A King Alone
by Jean Giono, translated by Alyson Waters
reviewed by Bailey Trela
Published in French in 1947, A King Alone marked the start of a strange new period in the artistic output of the French writer Jean Giono. A published author for nearly two decades, Giono imbued his previous work with an almost pagan naturalism devised from the bounty of his native Provence. Coupled with his ardent pacifism, this emphasis on the lushness of the natural world created a baseline optimism in his early works that can sometimes feel antediluvian. His later postwar works function as palinodes of a sort, retracting the sunny faith of his early novels and substituting for it a practiced pessimism. But Giono never really abandoned his prismatic paeans to earthiness. In his later works like A King Alone, his stunning nature writing turns dark and takes on an air of foreboding: nature becomes cold and withering and empty.

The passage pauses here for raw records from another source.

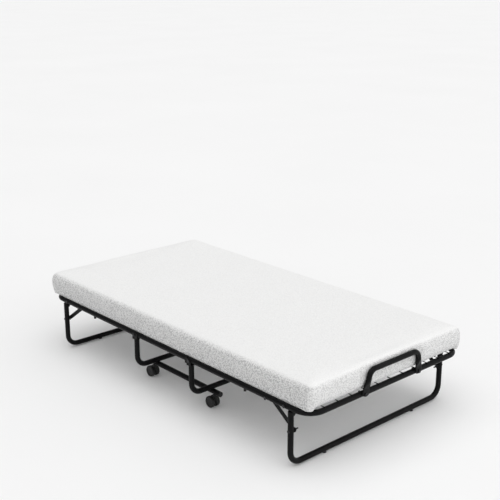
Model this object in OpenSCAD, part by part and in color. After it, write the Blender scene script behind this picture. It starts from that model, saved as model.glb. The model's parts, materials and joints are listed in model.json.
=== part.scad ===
// Rollaway folding cot: two hinged half frames and their folding end legs on a
// wheeled centre carriage, with a foam mattress in three sections.
// The origin is on the floor under the middle of the cot. +X points to the foot
// end, +Y across it and +Z up. The foot half is drawn, and the head half is the
// same parts turned half way round.

/* [Frame] */
// Length over the two end tubes
cot_length = 1905; // [1850:5:2000]
// Width over the side rails
cot_width = 990; // [900:5:1100]
// Height of the side rails' centreline
rail_z = 268; // [262:1:300]
// Outer diameter of the frame tubes
tube_d = 25; // [24:0.5:26]
// Wall of the tubes
tube_wall = 1.5; // [1.2:0.1:2]
// Centreline radius of the frame's outer corners
frame_bend = 75; // [60:5:90]
// Outer diameter of the crossbars
crossbar_d = 22; // [20:0.5:24]

/* [Carriage] */
// Distance of each fold hinge from the middle
hinge_x = 207; // [190:1:215]
// Height of the carriage's lower crossbars
u_bar_z = 104; // [100:1:120]
// Centreline radius of the carriage legs' corners
u_bend = 50; // [45:1:60]
// Distance of each base bar from the middle
base_bar_y = 358; // [330:1:380]
// Reach of the base bars towards the head end
base_bar_head = 248; // [222:1:255]
// Reach of the base bars towards the foot end
base_bar_foot = 257; // [245:1:270]

/* [End legs] */
// Distance of the end legs from the middle when open
leg_x = 838; // [800:1:845]
// Distance from the leg's centreline in to its pivot
leg_offset = 28; // [28:1:34]
// Centreline radius of the leg's corners
leg_bend = 55; // [45:1:60]
// Height of the bolt that holds the brace
brace_bolt_z = 166; // [165:1:170]
// Distance from the leg in to the brace's upper pivot
brace_reach = 138; // [130:1:140]
// Height of a glide under the leg
glide_h = 4; // [3:0.5:6]
// Distance of the glides from the middle
glide_y = 285; // [250:5:320]

/* [Spring base] */
// Diameter of the wires
wire_d = 4; // [3:0.5:5]
// Number of long wires
wire_count = 11; // [9:2:13]
// How far a wire hooks round the end tube, in degrees
hook_wrap = 40; // [20:5:60]

/* [Handles] */
// Diameter of the handle bar
handle_d = 23.5; // [20:0.5:25]
// Height of the handle bar above the end tube
handle_rise = 103; // [80:1:110]
// Distance of a handle foot from the middle
handle_foot_y = 173; // [160:1:190]
// Distance of a handle corner from the middle
handle_top_y = 153; // [120:1:155]
// Centreline radius of the handle's corners
handle_bend = 36; // [30:1:45]

/* [Casters] */
// Diameter of the wheels
wheel_d = 55; // [46:1:56]
// Width of one of the two wheels
wheel_w = 17; // [14:0.5:18]
// How far the axle trails behind the stem
caster_trail = 22; // [18:1:24]
// Distance of the head casters from the middle
caster_head_x = 236; // [205:1:240]
// Distance of the foot casters from the middle
caster_foot_x = 224; // [205:1:240]

/* [Mattress] */
// Length of the mattress
mattress_length = 1890; // [1860:5:1890]
// Width of the mattress
mattress_width = 974; // [900:1:980]
// Height of the top of the mattress
mattress_top = 390; // [370:1:400]

/* [Hidden] */
$fn = 48;
tube_r = tube_d / 2;
crossbar_r = crossbar_d / 2;
wire_r = wire_d / 2;
handle_r = handle_d / 2;
wheel_r = wheel_d / 2;
side_y = cot_width / 2 - tube_r;
end_x = cot_length / 2 - tube_r;
rail_top = rail_z + tube_r;
crossbar_z = rail_top - crossbar_r;
base_bar_z = u_bar_z - tube_d;
leg_bar_z = glide_h + tube_r;
cut = 1;

// Fasteners and their plates
bolt_r = 4;
bolt_gap = 0.06;
hole_r = bolt_r + bolt_gap;
head_r = 7;
head_h = 4;
low_head_h = 1.5;
nut_r = 7;
nut_h = 6;
plate_t = 3;
plate_gap = 0.4;
plate_in = tube_r + plate_gap;
plate_out = plate_in + plate_t;

// Fold hinges
hinge_tail = 13.5;
hinge_room = 19.5;
bracket_reach = 26;
bracket_top = 9;
saddle_w = 6;
saddle_t = 3;
notch_w = bracket_reach - tube_r - 2;
notch_h = hinge_room + plate_t - tube_r - saddle_t;

// Places along the half frame, measured from its end tube
mid_bar_x = end_x - 320;
leg_bar_x = end_x - 405;
inner_bar_x = end_x - 698;
outer_wire_x = [end_x - 106, end_x - 218];
inner_wire_x = [end_x - 552];
wire_pitch = 2 * side_y / (wire_count + 1);
wire_z = rail_top + wire_r;
cross_wire_z = wire_z - wire_d + 0.3;
cross_wire_y = side_y - 8.5;

// End legs and braces
leg_pivot_x = leg_x - leg_offset;
leg_top_z = rail_z - tube_r - 2.5;
link_r = 11;
bar_share = 0.88;
bar_inset = 0.25;
weld_w = 16;
brace_w = 22;
brace_t = 4;
brace_in = plate_out + plate_gap;
brace_out = brace_in + brace_t;
brace_top_x = leg_x - brace_reach;
brace_top_z = rail_z - 5;
hook_turn = 27;
hook_gap = 1.5;
washer_gap = 0.3;
thread_r = 3;
thread_out = 14;
catch_r = 6;
catch_h = 11;
catch_x = leg_pivot_x - (rail_z - leg_bar_z) + 6;
glide_r = 10;

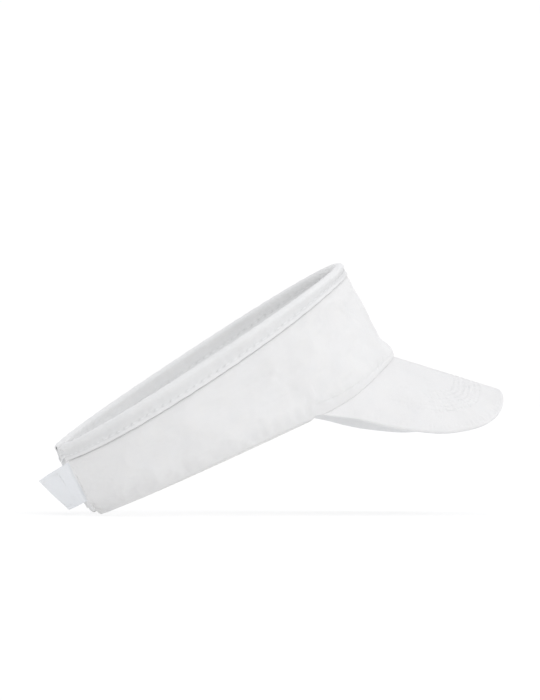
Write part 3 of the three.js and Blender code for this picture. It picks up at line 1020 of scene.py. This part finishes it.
def sweatband():
    """Towelling folded over foam, sewn to the lining along both edges."""
    end = END_ARC - HEM_RADIUS - 4
    arcs = np.linspace(-end, end, int(2 * end / SWEATBAND_STEP))
    rise = np.linspace(0, 1, SWEATBAND_ROWS)
    angle = angle_of(arcs)[:, None] + 0 * rise
    low, high = sweatband_low(angle), sweatband_high(angle)
    height = low + (high - low) * rise
    moved = np.maximum(resample_grid(settled_terry(end), len(arcs), len(rise)), -0.05)
    to_end = smooth((end - np.abs(arcs[:, None])) / 5)
    near_edge = gauss(np.minimum(height - low, high - height) / 2.4)
    pucker = 0.16 * ripple(arcs[:, None], 5, 32) * near_edge
    swell = (terry_depth(rise) - TERRY_DEPTH) * (0.25 + 0.75 * to_end)
    depth = TERRY_DEPTH + swell + (moved - pucker) * to_end
    angle = angle_of(cut_back(arcs[:, None], height - lower_edge(angle, CLOTH)))
    grid = wall(angle, height, np.maximum(depth, TERRY_DEPTH - 0.02))
    piece = thicken("sweatband_terry", grid, TERRY, MATERIALS["terry"])
    on_band(piece, "sweatband", "sweatband_left", slot="terry")
    return piece


def padding_low(angle):
    return sweatband_low(angle) + PADDING_INSET


def padding_high(angle):
    return sweatband_high(angle) - PADDING_INSET


def padding():
    """Foam between lining and towelling, clear of the seams."""
    piece = plain_layer("sweatband_foam", "foam", *PADDING_DEPTH, padding_low, padding_high,
                        END_ARC - HEM_RADIUS - 6, 12)
    on_band(piece, "sweatband_padding", "sweatband_padding_left", slot="padding_foam")


def sweatband_stitches():
    """Rows through towelling and lining, just inside the sweatband's edges."""
    end = END_ARC - HEM_RADIUS - 6
    angles = angle_of(np.linspace(-end, end, 900))
    high = line_on_wall(angles, lambda a: sweatband_high(a) - TERRY_STITCH, TERRY_STITCH_DEPTH, -1)
    low = line_on_wall(angles, lambda a: sweatband_low(a) + TERRY_STITCH, TERRY_STITCH_DEPTH, -1)
    on_band(stitch_rows("sweatband_stitches", [high, low], TERRY_PITCH, THREAD))


# ---- Rim binding --------------------
TAPE_CLOTH = 0.5               # thickness of the rim tape
BINDING_STEP = 0.6
BINDING_OUT = -0.85            # depths of the tape's outer and inner leg
BINDING_IN = 3.45
BINDING_MIDDLE = (BINDING_OUT + BINDING_IN) / 2
BINDING_ROW = 2.7              # stitches this far above the tape's lower edge
BINDING_THREAD = 0.26
BINDING_PRESS = 0.56           # the tape can be pressed in as far as the cloth under it
FOLD_START = 0.9               # the fold over the rim begins this far below it
FOLD_RISE = 1.65               # and rises this far
TAIL = 7.5                     # the tape's end sticks out past the left rear end,
TAIL_KICK = 1.2                # stands off from it,
TAIL_DROP = 1.8                # hangs a little
TAIL_FRAY = 2.4                # and is cut at a slant


def binding_path():
    """Depth, place on the leg from 0 at its edge to 1 at the fold, and height over the fold's start."""
    leg = np.linspace(0, 1, 22)
    turn = np.linspace(0, math.pi, 13)[1:-1]
    fold = BINDING_MIDDLE - (BINDING_IN - BINDING_OUT) / 2 * np.cos(turn)
    depth = np.concatenate([0 * leg + BINDING_OUT, fold, 0 * leg + BINDING_IN])
    place = np.concatenate([leg, 0 * turn + 1, leg[::-1]])
    return depth, place, np.concatenate([0 * leg, FOLD_RISE * np.sin(turn), 0 * leg])


def binding_press(arc, from_edge, from_fold):
    """How far the tape is pulled in by its stitches, lifts between them, and swells at the fold."""
    beat = np.cos(2 * math.pi * arc / BINDING_PITCH) / 2 + 0.5
    held = gauss((from_edge - BINDING_ROW) / 0.7) * (0.16 + 0.6 * beat ** 3)
    lips = gauss(from_edge / 1.1) * (0.36 - 0.14 * beat)
    drawn = 0.16 * ripple(arc, 6, 44) * gauss((from_edge - BINDING_ROW - 2.2) / 1.8)
    bead = 0.6 * gauss((from_fold - 0.5) / 1.1)
    hollow = 0.34 * gauss((from_fold - 3.4) / 1.8)
    return np.minimum(held - lips + drawn - bead + hollow + 0.07 * ripple(arc, 9, 41), BINDING_PRESS)


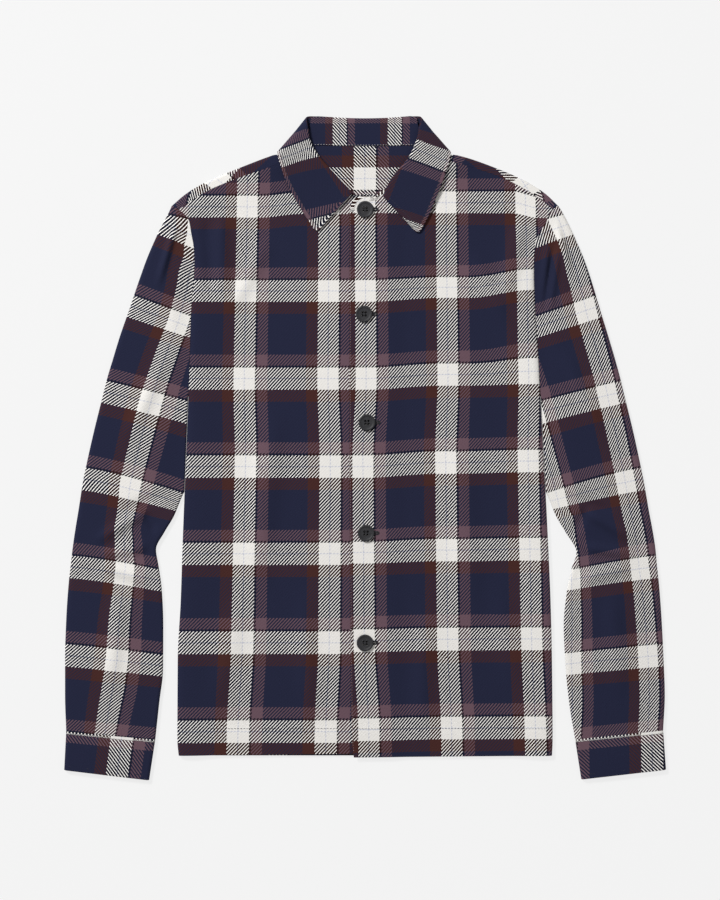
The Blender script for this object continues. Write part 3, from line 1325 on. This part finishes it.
@dataclass
class Cuff:
    """A cuff: a flat band all round the wrist."""

    side: Side
    name: str
    wall: float = 2.0
    rows_down: int = 14
    tops: tuple[float, float, float] = (5.3, 5.6, 5.3)
    rolls: Span = (3.4, 4.4)
    puff: float = 0.5                   # how much higher the middle of the cuff is
    pale_rows: float = 0.045            # the share of its length, at the seam, that shows a cream edge
    pale_place: float = 0.02
    seam_place: float = 0.155
    surface: ClothSurface | None = field(default=None, init=False)

    def build(self, wardrobe: Wardrobe) -> bpy.types.Object:
        """Makes the cuff."""
        push = np.array([self.side.value * self.wall / 2, 0.0])
        start = SLEEVE_FREE[self.side][-1] - np.array([0.0, LAY.seam_gap, 0.0, LAY.seam_gap])
        end = CUFF_END[self.side]
        shares = np.concatenate([[0.0, 0.03], np.linspace(0.08, 0.92, self.rows_down), [0.97, 1.0]])
        sections = []
        for t in shares:
            row = mix(start, end, t)
            middle = self.tops[1] + self.puff * math.sin(math.pi * t)
            tube = Tube(self.wall / 2, (self.tops[0], middle, self.tops[2]), self.rolls, False)
            sections.append(tube.section(row[2:] - push, row[:2] + push))
        points = np.array(sections)
        reach = -arc_places(points, OUTER_FOLD) / PIXEL
        stripe = mix(*CUFF_STRIPES[self.side], shares)
        across = self.side.value * (reach - stripe[:, None]) / CHECK.repeat
        depths = shares * np.linalg.norm(end[:2] - start[:2]) / PIXEL
        down = np.where(shares < self.pale_rows, self.pale_place, self.seam_place + depths / CHECK.repeat)
        places = np.stack([across, down[:, None] + np.zeros_like(across)], axis=-1)
        self.surface = Tube.surface(self.side, points, places)
        return self.surface.wall(f"{self.name}_cloth", self.wall, wardrobe.cloth)


@dataclass
class CollarStand:
    """The collar stand, which lies flat inside the neck and bends down along its top edge."""

    wall: float = 2.0
    height: float = 4.0
    bend: float = 1.4
    step: float = 3.0
    flat_points: int = 12
    bend_points: int = 6
    mauve_row: float = 123.6            # the picture row where mauve starts
    row_up: float = 0.0227              # how fast the place runs above that row, in repeats a pixel
    stripe_column: float = 339.7        # the picture column of a cream stripe
    stripe_columns: float = 54.9        # a repeat across, in pixels
    surface: ClothSurface | None = field(default=None, init=False)

    def build(self, wardrobe: Wardrobe) -> bpy.types.Object:
        """Makes the stand."""
        turns = 0.5 * math.pi * np.arange(self.bend_points) / (self.bend_points - 1)
        drops = self.bend * (1.0 - np.cos(turns))
        heights = np.concatenate([np.full(self.flat_points, self.height), self.height - drops])
        lines = []
        for row in at_numbers(STAND, fine_steps(STAND[:, :2], self.step)):
            neck, top = row[:2], row[2:]
            up = unit(top - neck)
            flat = mix(neck, top - up * self.bend, np.linspace(0.0, 0.95, self.flat_points)[:, None])
            bent = top - up * (self.bend * (1.0 - np.sin(turns)))[:, None]
            lines.append(np.column_stack([np.vstack([flat, bent]), heights]))
        points = np.array(lines)
        column, row = to_picture(points[:, :, 0], points[:, :, 1])
        below = row - self.mauve_row
        down = PlaidTwill.mauve_from + np.where(below > 0.0, below / CHECK.repeat, below * self.row_up)
        places = np.stack([(column - self.stripe_column) / self.stripe_columns, down], axis=-1)
        self.surface = ClothSurface.from_grid(points, places).facing_up()
        return self.surface.wall("collar_stand_cloth", self.wall, wardrobe.stand_cloth)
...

Although A King Alone is a detective story set primarily in the 1840s in an Alpine village in Haute Provence, it wears the moniker lightly. The book’s events play out in a strange world of cloud and snow in which the mist’s persistent erasure boggles pursuit and low drifting clouds sweep away the firmness of the world, making the presence of the killer as diffuse and haunting as a dream. In keeping with his emphasis on nature, Giono deforms the basic structure of the detective plot, returning it to its primitive precursor: the hunt.
At the heart of the story lies the mysterious Langlois, who visits the village one winter to solve a bizarre series of murders and abductions. Langlois is the “king” of the title, supremely self-possessed, unerringly competent; he is a potent crossbreed of the monk and the military man. Langlois makes short work of the murder mystery, plying two quick rounds into the gut of one Monsieur V., a nondescript man living one village over. It’s at this point that the novel’s strange scope becomes clear—Monsieur V.’s motives are never given, and we never hear him speak a word. It’s not the facts of the murder that are being hidden by the village’s phantasmal atmospherics, but something much deeper. Giono plunges into other mysteries, leaping from the puzzle of Monsieur V.’s murders to the hunting of a dangerous wolf, and settling at last on Langlois himself.
Giono, obsessed with ritual, gives his propulsive hunting scenes a metaphysical cast. When the townspeople engage in a massive battue, driving the wolf from its coverts and toward the poised pistols of Langlois, the atavism of the act comes through clearly. The cloaking of modern actions in older rites and the subsequent revelation of petty paganism are a fond pastime of Giono’s; later, the townspeople will once again enact a battue, accosting a woman once close with Langlois and attempting to draw out her memories of the mysterious man.
In the hunt, nature is reduced to a language, a legible mass of bent branches and pawed snow. The thick lovely tapestry of Giono’s prose settles often on a majestic beech tree growing by the village sawmill. The vital, elastic energy of these descriptions is impressive, as though the sentences themselves sprang directly from the soil:
And it was (at the time) filled to the brim with birds and flies; it had as many birds and flies as leaves. Crows, rooks, swarming things plowed into it and shook it continually; at every moment it released splashes of nightingales and titmouses and vapors of wagtails and bees; it breathed out falcons and gadflies; it juggled multihued balls of finches, goldcrests, robins, plovers, and wasps.
The beech tree—which, in another description, “dance[s] as only supernatural beings know how to dance, its body proliferating around its immobility”—is transformed into a totem of impassable vitality, reminiscent, in a way, of Langlois himself, whose desires we never learn, and whose past is shrouded in fog.
A King Alone is a ghostly romp, alluringly impenetrable, but at times Giono overplays his hand, making the story a touch too oblique. The last third of the book is given over to the recollections of a woman named Sausage, who recounts the years she spent working for Langlois in a wry, bitter, folksy tone that feels odd shoved up against the book’s prior mistiness. Giono’s parochialism likewise rears its head. His books, marked with the concept of terroir, of the flavor of place, are rife with close-knit communities and ponderous begats, but the renewed insistence on detailing the trivialities of village life in this last section bogs the book down. Throughout A King Alone, Giono is constantly pulling back, testing how little he can provide the reader, but in the end he pulls back too much, and Langlois is lost to us—and to himself.